Please quote exactly the lines below from the line containing "clear_scene()" to the line containing "if empty is", both lines included, and nothing else.

++++ Material

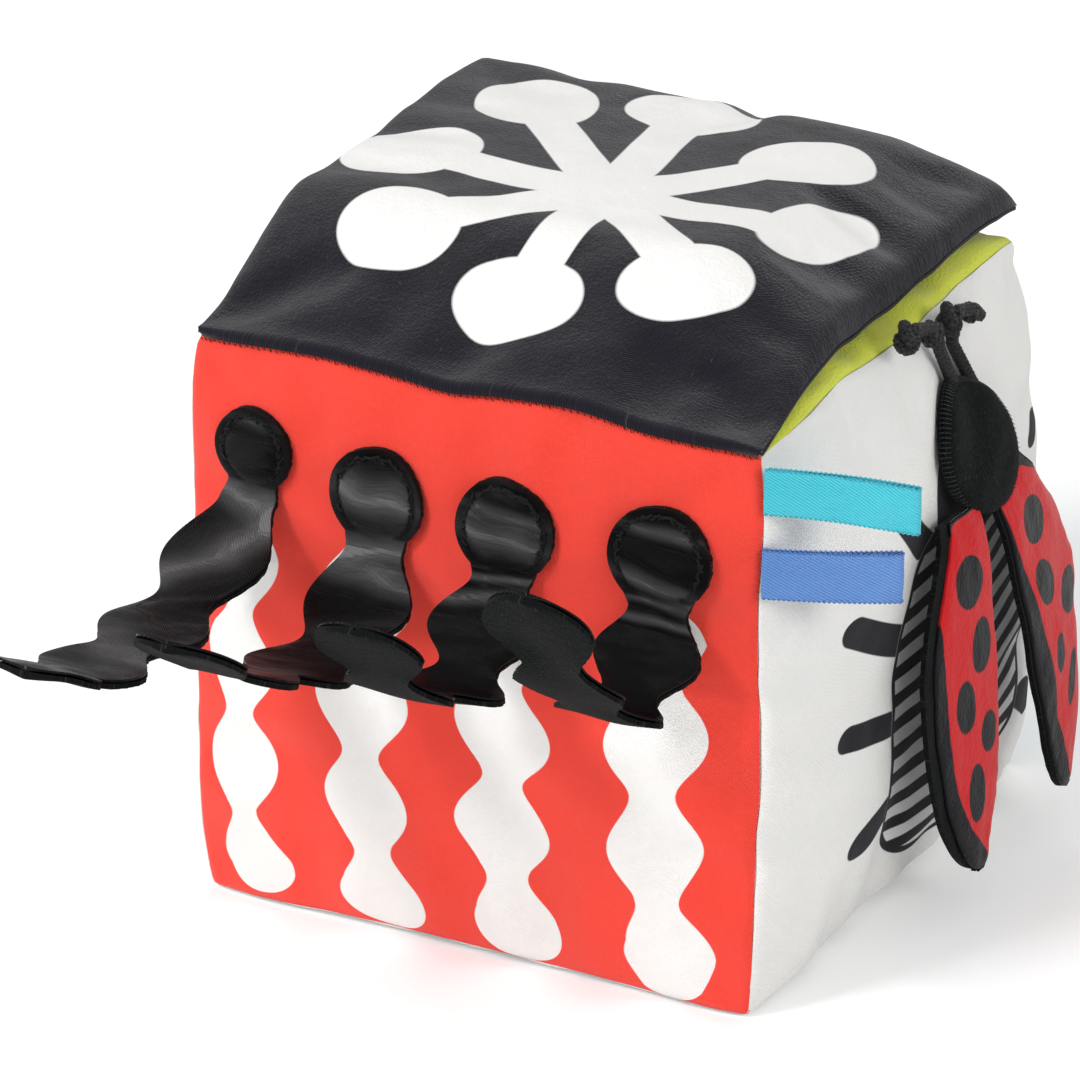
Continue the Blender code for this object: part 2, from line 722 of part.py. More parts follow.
def make_wing(side_name, sign, root_y, below_face, outline, bow, lean, turn):
    """Red satin over wadding on a black felt back; sign is -1 towards the front, +1 to the back."""
    lean = math.radians(lean)
    turn = math.radians(turn)
    down = Vector((0.0, sign * math.sin(lean), -math.cos(lean)))
    across = Vector((-math.sin(turn), sign * math.cos(lean) * math.cos(turn), math.sin(lean)))
    across.normalize()
    out = down.cross(across) if sign > 0 else across.cross(down)
    out.normalize()
    if out.x < 0.0:
        out.negate()
    root_z = FACE_HEIGHT - FACE_HALF_HEIGHT - below_face
    root = Vector((right_x(root_y, root_z) + WING_ROOT_OFF_PANEL, root_y, root_z))

    def surface(s, w, height):
        reach, hang = wing_profile(s, bow)
        ahead, lower = wing_profile(s + WING_STEP_SHARE, bow)
        behind, upper = wing_profile(max(0.0, s - WING_STEP_SHARE), bow)
        tangent = (out * (ahead - behind) + down * (lower - upper)).normalized()
        normal = across.cross(tangent)
        if normal.x < 0.0:
            normal.negate()
        return root + down * hang + out * reach + across * w + normal * height

    def fill(s, share):
        lens = math.sqrt(max(0.0, 1.0 - (2.0 * share - 1.0) ** 2))
        ends = math.sqrt(max(0.0, 1.0 - (2.0 * s / WING_END_SHARE - 1.0) ** 6))
        return WING_RIM_FILL + WING_FILL * lens * ends

    hinge = surface(0.0, 0.0, 2 * CLEARANCE + WING_RIM_FILL + WING_SATIN)

    def layer(name, low, high, edge, material):
        top = []
        bottom = []
        for k in range(WING_STATIONS):
            s = WING_END_SHARE * (1.0 - (1.0 - k / (WING_STATIONS - 1)) ** WING_ROW_POWER)
            inner, outer = wing_edges(s, *outline)
            inset = min(edge, (outer - inner) / 3)
            for j in range(WING_ACROSS + 1):
                share = j / WING_ACROSS
                w = inner + inset + (outer - inner - 2 * inset) * share
                top.append(surface(s, w, high(s, share)))
                bottom.append(surface(s, w, low(s, share)))
        points, faces = layer_solid(top, bottom, WING_STATIONS, WING_ACROSS + 1)
        add_piece(name, points, faces, material, hinge)

    felt = make_material(f"wing_{side_name}_felt", (0.014, 0.016, 0.016), 0.95)
    wadding = make_material(f"wing_{side_name}_wadding", (0.8, 0.8, 0.78), 0.95)
    satin = make_material(f"wing_{side_name}_satin", (0.62, 0.022, 0.028), 0.45)
    layer(f"wing_{side_name}_felt", lambda s, w: -WING_FELT, lambda s, w: 0.0, 0.0, felt)
    layer(f"wing_{side_name}_wadding", lambda s, w: CLEARANCE, lambda s, w: CLEARANCE + fill(s, w),
          WADDING_EDGE, wadding)
    layer(f"wing_{side_name}_satin", lambda s, w: 2 * CLEARANCE + fill(s, w),
          lambda s, w: 2 * CLEARANCE + fill(s, w) + WING_SATIN, 0.0, satin)


def make_wings():
    left_outline = (LEFT_WING_ROOT_SHARE, LEFT_WING_WIDEST_SHARE)
    make_wing("left", -1, LEFT_WING_ROOT_Y, LEFT_WING_BELOW_FACE, left_outline, LEFT_WING_BOW,
              LEFT_WING_LEAN, LEFT_WING_TURN)
    right_outline = (RIGHT_WING_ROOT_SHARE, RIGHT_WING_WIDEST_SHARE)
    make_wing("right", 1, RIGHT_WING_ROOT_Y, RIGHT_WING_BELOW_FACE, right_outline, RIGHT_WING_BOW,
              RIGHT_WING_LEAN, RIGHT_WING_TURN)


# Top flap
def flap_floor(x, y):
    """The underside of the flap: on the crowned top, and lifted a little at its free edges."""
    s = min(1.0, abs(x) / FLAP_HALF_WIDTH)
    t = (y - FLAP_FRONT_Y) / (FLAP_BACK_Y - FLAP_FRONT_Y)
    rise = smooth_step(t / FLAP_RISE_SHARE)
    free = max(s ** 6 * rise, smooth_step((t - FLAP_LIFT_START_SHARE) / (1.0 - FLAP_LIFT_START_SHARE)))
    u = max(-1.0, min(1.0, x / HALF[0]))
    v = max(-1.0, min(1.0, y / HALF[1]))
    crowned = BLOCK_HEIGHT + CROWN_TOP * crown_share(u) * crown_share(v) - front_sag(x, y)
    right = FLAP_RIGHT_LIFT * rise if x > 0.0 else 0.0
    return crowned + FLAP_REST + FLAP_LIFT * free + right * s ** 4


def flap_top(share_x, share_y, puff_loss):
    """How far the flap's top stands over its seam line."""
    s = 2.0 * share_x - 1.0
    over = max(0.0, (abs(s) - FLAP_SIDE_ROLL_SHARE) / (1.0 - FLAP_SIDE_ROLL_SHARE))
    roll = math.sqrt(max(0.0, 1.0 - over * over))
    back = max(0.0, (share_y - FLAP_BACK_ROLL_SHARE) / (1.0 - FLAP_BACK_ROLL_SHARE))
    roll *= math.sqrt(max(0.0, 1.0 - back * back))
    rise = smooth_step(share_y / FLAP_RISE_SHARE)
    right = smooth_step((share_x - FLAP_RIGHT_FALL_SHARE) / (1.0 - FLAP_RIGHT_FALL_SHARE))
    puff = FLAP_PUFF + (FLAP_RIGHT_PUFF - FLAP_PUFF) * right
    puff *= 1.0 - FLAP_CORNER_FALL_SHARE * (1.0 - crown_share(s))
    return max(0.0, puff - puff_loss) * roll * rise


def flap_point(share_x, share_y, inset, front, height):
    """A place on the flap, in from its side and back edges by inset and from its seam by front."""
    drawn = FLAP_RIGHT_DRAW * math.sin(math.pi / 2 * min(1.0, 2.0 * share_y))
    right_edge = FLAP_HALF_WIDTH - drawn - inset
    x = -FLAP_HALF_WIDTH + inset + share_x * (right_edge + FLAP_HALF_WIDTH - inset)
    y = FLAP_FRONT_Y + front + share_y * (FLAP_BACK_Y - FLAP_FRONT_Y - inset - front)
    return Vector((x, y, flap_floor(x, y) + height))


def make_flap():
    """A plush cover over wadding on a plain lining, sewn together round the edge."""
    hinge = Vector((0.0, FLAP_FRONT_Y, BLOCK_HEIGHT + FLAP_HINGE_HEIGHT))
    shares = [(a, b) for b in FLAP_GRID_SHARES for a in FLAP_GRID_SHARES]
    count = len(FLAP_GRID_SHARES)
    seam = FLAP_LINING + CLEARANCE

    edge = seam + FLAP_COVER * FLAP_EDGE_SHARE
    outer = [flap_point(a, b, 0.0, 0.0, edge + flap_top(a, b, 0.0)) for a, b in shares]
    inner = [flap_point(a, b, FLAP_COVER, FLAP_COVER, seam + flap_top(a, b, FLAP_COVER)) for a, b in shares]
    points, faces = layer_solid(outer, inner, count, count)
    add_piece("flap_cover", points, faces, make_material("black_plush", (0.020, 0.018, 0.030), 0.9), hinge)

    lining_top = [flap_point(a, b, 0.0, 0.0, FLAP_LINING) for a, b in shares]
    lining_low = [flap_point(a, b, 0.0, 0.0, 0.0) for a, b in shares]
    points, faces = layer_solid(lining_top, lining_low, count, count)
    add_piece("flap_lining", points, faces, make_material("flap_lining", (0.020, 0.018, 0.026), 0.85), hinge)

    rest = seam + WADDING_REST
    loss = FLAP_COVER + WADDING_REST + 2 * CLEARANCE
    inset = FLAP_WADDING_EDGE
    front = FLAP_WADDING_FRONT
    wadding = [flap_point(a, b, inset, front, rest + flap_top(a, b, loss)) for a, b in shares]
    base = [flap_point(a, b, inset, front, rest) for a, b in shares]
    points, faces = layer_solid(wadding, base, count, count)
    add_piece("flap_wadding", points, faces, make_material("flap_wadding", (0.8, 0.8, 0.78), 0.95), hinge,
              weld=True)


clear_scene()
make_foam_core()
make_panels()
make_strips()
make_ribbons()
make_ladybird_face()
make_feelers()
make_wings()
make_flap()
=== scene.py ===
"""The soft fabric block as it looks: printed cotton panels over foam, four curled satin strips,
two ribbon tags, a felt and satin ladybird, and a padded plush flap.

Metres, +Z up. Every piece follows the solid that it stands for.
"""

import math

import bmesh
import bpy
import numpy as np
from mathutils import Matrix, Vector


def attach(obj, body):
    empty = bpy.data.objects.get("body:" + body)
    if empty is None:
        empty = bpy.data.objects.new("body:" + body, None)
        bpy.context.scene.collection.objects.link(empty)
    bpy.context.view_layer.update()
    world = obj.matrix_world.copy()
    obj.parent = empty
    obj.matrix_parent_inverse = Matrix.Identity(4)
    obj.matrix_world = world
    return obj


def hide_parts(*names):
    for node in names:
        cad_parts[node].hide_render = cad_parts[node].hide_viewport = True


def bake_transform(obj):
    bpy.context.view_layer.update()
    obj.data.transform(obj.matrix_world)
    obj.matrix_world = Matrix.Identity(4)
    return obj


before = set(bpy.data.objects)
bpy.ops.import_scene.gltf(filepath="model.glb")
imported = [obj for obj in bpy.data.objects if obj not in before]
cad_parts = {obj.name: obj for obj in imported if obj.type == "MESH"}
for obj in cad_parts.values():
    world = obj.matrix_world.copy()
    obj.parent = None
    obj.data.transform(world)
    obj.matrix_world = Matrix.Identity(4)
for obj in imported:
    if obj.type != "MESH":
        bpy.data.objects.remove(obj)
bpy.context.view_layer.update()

scene = bpy.context.scene

# The camera stands in front of the block's right edge and looks down on it, as in the photograph.
VIEW_TARGET = Vector((-0.0204, 0.0, 0.074))
VIEW_TURN = 0.479
VIEW_RISE = 0.4264
VIEW_ROLL = 0.0034
VIEW_DISTANCE = 1.704
FOCAL_SHARE = 6969.3 / 1080.0
SENSOR = 36.0

toward = Vector((math.sin(VIEW_TURN) * math.cos(VIEW_RISE),
                 -math.cos(VIEW_TURN) * math.cos(VIEW_RISE), math.sin(VIEW_RISE)))
level = Vector((0.0, 0.0, 1.0)).cross(toward).normalized()
upright = toward.cross(level)
right = level * math.cos(VIEW_ROLL) + upright * math.sin(VIEW_ROLL)
camera_up = toward.cross(right)
camera_data = bpy.data.cameras.new("photo_camera")
camera_data.sensor_width = SENSOR
camera_data.lens = SENSOR * FOCAL_SHARE
camera = bpy.data.objects.new("photo_camera", camera_data)
place = Matrix((right, camera_up, toward)).transposed().to_4x4()
place.translation = VIEW_TARGET + toward * VIEW_DISTANCE
camera.matrix_world = place
scene.collection.objects.link(camera)
scene.camera = camera

# A white room: a wide pale floor, white light from all round, a big soft box at the upper left
# front, a long one over the strips that makes the satin shine, and a weak one at the right.
AMBIENT = 0.50
FLOOR_SIZE = 30.0
FLOOR_DROP = 0.0004
FLOOR_WHITE = 0.94
FLOOR_GLOW = 0.16
SOFT_BOXES = {
    "left_front_box": ((-1.05, -1.75, 1.80), (0.60, 0.60), 34.0),
    "low_front_box": ((-0.85, -1.80, 0.34), (1.30, 0.22), 10.0),
    "right_box": ((1.90, -0.60, 1.10), (0.80, 0.80), 15.0),
    "back_box": ((-0.60, 1.80, 1.90), (1.20, 1.20), 8.0),
}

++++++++

_In response_
clear_scene()
make_foam_core()
make_panels()
make_strips()
make_ribbons()
make_ladybird_face()
make_feelers()
make_wings()
make_flap()
=== scene.py ===
"""The soft fabric block as it looks: printed cotton panels over foam, four curled satin strips,
two ribbon tags, a felt and satin ladybird, and a padded plush flap.

Metres, +Z up. Every piece follows the solid that it stands for.
"""

import math

import bmesh
import bpy
import numpy as np
from mathutils import Matrix, Vector


def attach(obj, body):
    empty = bpy.data.objects.get("body:" + body)
    if empty is None:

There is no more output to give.